§ **Exercise**
Could you print every line from the first one of the records below through the line containing "export default graniteSlab;", with both included and nothing else?

§ **Data for the task**
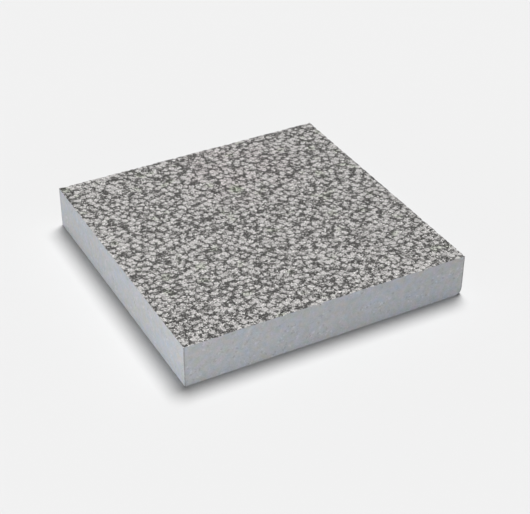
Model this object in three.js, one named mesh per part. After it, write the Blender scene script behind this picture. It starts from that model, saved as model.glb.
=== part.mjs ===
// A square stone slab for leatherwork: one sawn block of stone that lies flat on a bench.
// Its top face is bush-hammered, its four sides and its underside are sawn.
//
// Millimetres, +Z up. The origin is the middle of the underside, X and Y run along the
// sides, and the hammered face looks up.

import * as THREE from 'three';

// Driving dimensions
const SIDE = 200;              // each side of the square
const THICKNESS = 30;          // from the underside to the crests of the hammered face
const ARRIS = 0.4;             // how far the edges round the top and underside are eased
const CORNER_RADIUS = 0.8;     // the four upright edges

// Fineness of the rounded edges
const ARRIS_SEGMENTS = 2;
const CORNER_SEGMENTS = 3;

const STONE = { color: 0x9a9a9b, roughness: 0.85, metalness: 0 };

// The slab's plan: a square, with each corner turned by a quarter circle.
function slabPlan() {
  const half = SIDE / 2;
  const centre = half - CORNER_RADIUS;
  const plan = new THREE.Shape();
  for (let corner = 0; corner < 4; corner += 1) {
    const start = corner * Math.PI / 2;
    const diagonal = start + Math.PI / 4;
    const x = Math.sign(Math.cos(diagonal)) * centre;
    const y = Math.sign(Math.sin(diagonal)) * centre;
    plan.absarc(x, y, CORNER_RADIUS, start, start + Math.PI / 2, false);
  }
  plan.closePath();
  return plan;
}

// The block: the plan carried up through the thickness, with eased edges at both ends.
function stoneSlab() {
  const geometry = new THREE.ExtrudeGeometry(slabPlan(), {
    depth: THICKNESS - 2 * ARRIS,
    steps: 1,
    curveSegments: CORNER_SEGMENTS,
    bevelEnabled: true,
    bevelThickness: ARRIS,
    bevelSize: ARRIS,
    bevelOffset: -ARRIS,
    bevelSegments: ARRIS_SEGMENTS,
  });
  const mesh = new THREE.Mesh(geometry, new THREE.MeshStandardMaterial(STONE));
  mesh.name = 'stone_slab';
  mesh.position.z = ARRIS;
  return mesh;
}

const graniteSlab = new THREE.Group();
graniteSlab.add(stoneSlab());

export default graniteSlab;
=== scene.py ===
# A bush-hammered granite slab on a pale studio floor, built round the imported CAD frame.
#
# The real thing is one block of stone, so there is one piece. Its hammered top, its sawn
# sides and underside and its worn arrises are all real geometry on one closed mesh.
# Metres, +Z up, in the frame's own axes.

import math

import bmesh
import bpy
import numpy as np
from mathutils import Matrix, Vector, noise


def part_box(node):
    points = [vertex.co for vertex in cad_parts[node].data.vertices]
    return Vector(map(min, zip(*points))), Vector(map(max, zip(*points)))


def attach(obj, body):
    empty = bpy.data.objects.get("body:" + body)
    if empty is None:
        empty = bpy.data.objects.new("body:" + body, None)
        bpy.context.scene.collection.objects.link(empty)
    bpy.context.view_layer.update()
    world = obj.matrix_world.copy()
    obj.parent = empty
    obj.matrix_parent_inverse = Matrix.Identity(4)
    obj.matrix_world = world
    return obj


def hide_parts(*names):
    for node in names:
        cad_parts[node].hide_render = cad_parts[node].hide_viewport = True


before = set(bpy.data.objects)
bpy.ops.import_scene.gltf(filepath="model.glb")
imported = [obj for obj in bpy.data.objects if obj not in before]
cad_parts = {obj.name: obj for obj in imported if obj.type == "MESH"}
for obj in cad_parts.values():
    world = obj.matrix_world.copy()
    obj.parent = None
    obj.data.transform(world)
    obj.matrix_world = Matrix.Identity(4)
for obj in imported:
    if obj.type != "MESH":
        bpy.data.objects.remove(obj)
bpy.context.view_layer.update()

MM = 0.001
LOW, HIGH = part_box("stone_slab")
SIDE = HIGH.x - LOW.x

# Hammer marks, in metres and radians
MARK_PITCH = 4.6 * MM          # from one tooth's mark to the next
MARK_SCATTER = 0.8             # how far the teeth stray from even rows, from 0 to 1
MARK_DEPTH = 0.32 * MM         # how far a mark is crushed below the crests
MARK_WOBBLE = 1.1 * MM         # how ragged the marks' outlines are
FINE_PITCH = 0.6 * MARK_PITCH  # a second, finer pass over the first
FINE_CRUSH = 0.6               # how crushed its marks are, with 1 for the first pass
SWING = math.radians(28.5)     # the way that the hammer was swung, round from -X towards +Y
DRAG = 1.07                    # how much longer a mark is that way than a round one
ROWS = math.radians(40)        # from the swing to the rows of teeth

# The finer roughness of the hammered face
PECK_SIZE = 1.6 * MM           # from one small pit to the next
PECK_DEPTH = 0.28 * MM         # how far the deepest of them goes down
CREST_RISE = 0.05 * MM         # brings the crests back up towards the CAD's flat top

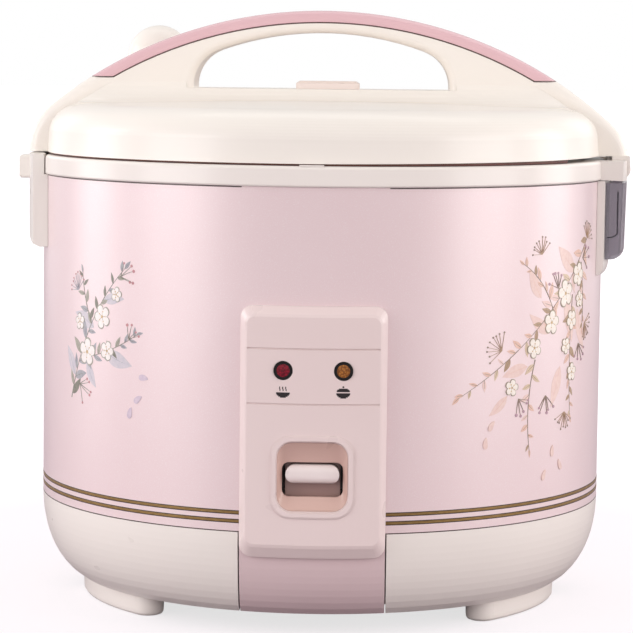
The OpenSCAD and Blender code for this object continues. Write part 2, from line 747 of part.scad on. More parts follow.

§ **Solution for this exercise**
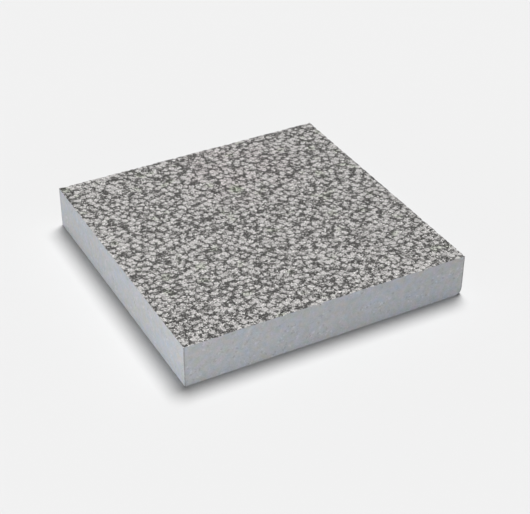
Model this object in three.js, one named mesh per part. After it, write the Blender scene script behind this picture. It starts from that model, saved as model.glb.
=== part.mjs ===
// A square stone slab for leatherwork: one sawn block of stone that lies flat on a bench.
// Its top face is bush-hammered, its four sides and its underside are sawn.
//
// Millimetres, +Z up. The origin is the middle of the underside, X and Y run along the
// sides, and the hammered face looks up.

import * as THREE from 'three';

// Driving dimensions
const SIDE = 200;              // each side of the square
const THICKNESS = 30;          // from the underside to the crests of the hammered face
const ARRIS = 0.4;             // how far the edges round the top and underside are eased
const CORNER_RADIUS = 0.8;     // the four upright edges

// Fineness of the rounded edges
const ARRIS_SEGMENTS = 2;
const CORNER_SEGMENTS = 3;

const STONE = { color: 0x9a9a9b, roughness: 0.85, metalness: 0 };

// The slab's plan: a square, with each corner turned by a quarter circle.
function slabPlan() {
  const half = SIDE / 2;
  const centre = half - CORNER_RADIUS;
  const plan = new THREE.Shape();
  for (let corner = 0; corner < 4; corner += 1) {
    const start = corner * Math.PI / 2;
    const diagonal = start + Math.PI / 4;
    const x = Math.sign(Math.cos(diagonal)) * centre;
    const y = Math.sign(Math.sin(diagonal)) * centre;
    plan.absarc(x, y, CORNER_RADIUS, start, start + Math.PI / 2, false);
  }
  plan.closePath();
  return plan;
}

// The block: the plan carried up through the thickness, with eased edges at both ends.
function stoneSlab() {
  const geometry = new THREE.ExtrudeGeometry(slabPlan(), {
    depth: THICKNESS - 2 * ARRIS,
    steps: 1,
    curveSegments: CORNER_SEGMENTS,
    bevelEnabled: true,
    bevelThickness: ARRIS,
    bevelSize: ARRIS,
    bevelOffset: -ARRIS,
    bevelSegments: ARRIS_SEGMENTS,
  });
  const mesh = new THREE.Mesh(geometry, new THREE.MeshStandardMaterial(STONE));
  mesh.name = 'stone_slab';
  mesh.position.z = ARRIS;
  return mesh;
}

const graniteSlab = new THREE.Group();
graniteSlab.add(stoneSlab());

export default graniteSlab;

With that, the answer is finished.